For example, when the information #1 includes the identifier of the certificate issuing network element, the CA may further compare the identifier of the certificate issuing network element in information obtained by decrypting the information #1 and/or the signature #1 with the identifier of the CA. If the identifiers are consistent, it may be further proved that the NF applies for the certificate #1 based on the identifier of the certificate issuing network element determined by the OAM, further improving communication security of the secure communication method 200.

S206: The CA generates the certificate #1.

The CA generates the certificate #1 for the NF based on the information #1 and the public key #1.

Optionally, when the certificate request message #1 includes the first duration #1, the CA generates the certificate #1 for the NF based on the information #1, the public key #1, and the first duration #1. The CA may set the validity period for the certificate #1 based on the first duration #1. Alternatively, the CA may not set the validity period based on the first duration #1.

S207: The CA sends the certificate #1 to the NF; and correspondingly, the NF receives the certificate #1 from the CA.

The certificate #1 may include the NF profile #1 and the public key #1.

For example, the certificate #1 may be understood as the operator certificate in the part “4. Supplier certificate and operator certificate” in the foregoing description.

For example, the CA may directly send the certificate #1 to the NF, or may send the certificate #1 to the NF via the OAM or another network element. This is not limited in this application.

In this embodiment of this application, integrity protection is provided for a parameter such as an NF profile, so that a problem that the NF can still apply for the first certificate when the NF impersonates or tampers with the first information can be reduced, improving the communication security.

For beneficial effects of methods 300 and 400, refer to beneficial effects of the method 200. Details are not described below again.

FIG. 7 is a diagram of a secure communication method 300 according to this application. The method 300 may be a possible implementation of S111 to S114 in the method 110. In the method 300, an example in which a first network element is an NF, a network management network element is an OAM, and a certificate issuing network element is a CA is used for description; and an example in which a request message #3 is a certificate request message #2, information #5 is a parameter in the certificate request message #2, and a first public key and a first private key are respectively a public key #2 and a private key #2 is used for description.

S301: The OAM generates an NF profile #2 and an identifier #2 of the certificate issuing network element for the NF.

Optionally, the OAM further generates a timestamp #2 and a random number #2 for anti-replay.

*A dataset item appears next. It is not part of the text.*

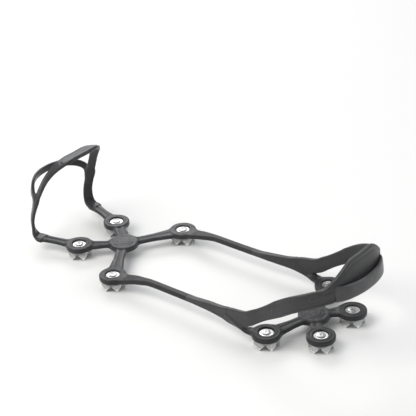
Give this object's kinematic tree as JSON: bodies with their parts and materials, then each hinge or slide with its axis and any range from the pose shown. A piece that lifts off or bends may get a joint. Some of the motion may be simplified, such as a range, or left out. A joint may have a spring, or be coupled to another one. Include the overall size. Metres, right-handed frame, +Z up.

For S301, refer to the related description of generating, by the OAM, the NF profile #1, the identifier #1 of the certificate issuing network element, the first duration #1, the timestamp #1, and the random number #1 for the NF in S201. A difference lies in that the NF profile #1 is replaced with the NF profile #2, the certificate #1 is replaced with the certificate #2, the identifier #1 of the certificate issuing network element is replaced with the identifier #2 of the certificate issuing network element, the first duration #1 is replaced with first duration #2, and the timestamp #1 and the random number #1 are replaced with the timestamp #2 and the random number #2.

It should be noted that if the NF needs to apply for a plurality of certificates from a plurality of CAs, when the plurality of CAs are jointly deployed, the CA #2 may be understood as the plurality of jointly deployed CAs. In this case, the certificate request message #2 sent by the NF to the CA #2 may be used to apply for the plurality of certificates, and the certificate #2 may be understood as the plurality of certificates or one of the plurality of certificates. That is, applying for the certificate #2 from the CA #2 may be understood as applying for one or more certificates from the CA #2. If the NF needs to apply for a plurality of certificates from a plurality of CAs, when the plurality of CAs are independently deployed, the CA #2 may be understood as one of the plurality of CAs, and the certificate #2 may be understood as a certificate provided by the CA #2. The certificate request message #2 sent by the NF to the CA #2 is used to request the certificate #2. In addition, the NF may further apply to another CA for a certificate that can be provided by the another CA.

S302: The OAM sends the NF profile #2 and the identifier #2 of the certificate issuing network element to the NF; and correspondingly, the NF receives the NF profile #2 and the identifier #2 of the certificate issuing network element from the OAM.

Optionally, the OAM sends the first duration #2 to the NF; and correspondingly, the NF receives the first duration #2 from the OAM.

Optionally, the OAM sends the timestamp #2 and the random number #2 to the NF; and correspondingly, the NF receives the timestamp #2 and the random number #2 from the OAM.

In S303 to S306, the NF requests the certificate #2 from the CA, and sends, to the CA, parameters used to request the certificate #2; and the OAM verifies security of these parameters. S303 to S306 may be implemented in a plurality of manners. The following describes two possible solutions.

Solution 1:

S303-a: The NF sends the certificate request message #2 to the CA based on the identifier #2 of the certificate issuing network element; and correspondingly, the CA receives the certificate request message #2 from the NF.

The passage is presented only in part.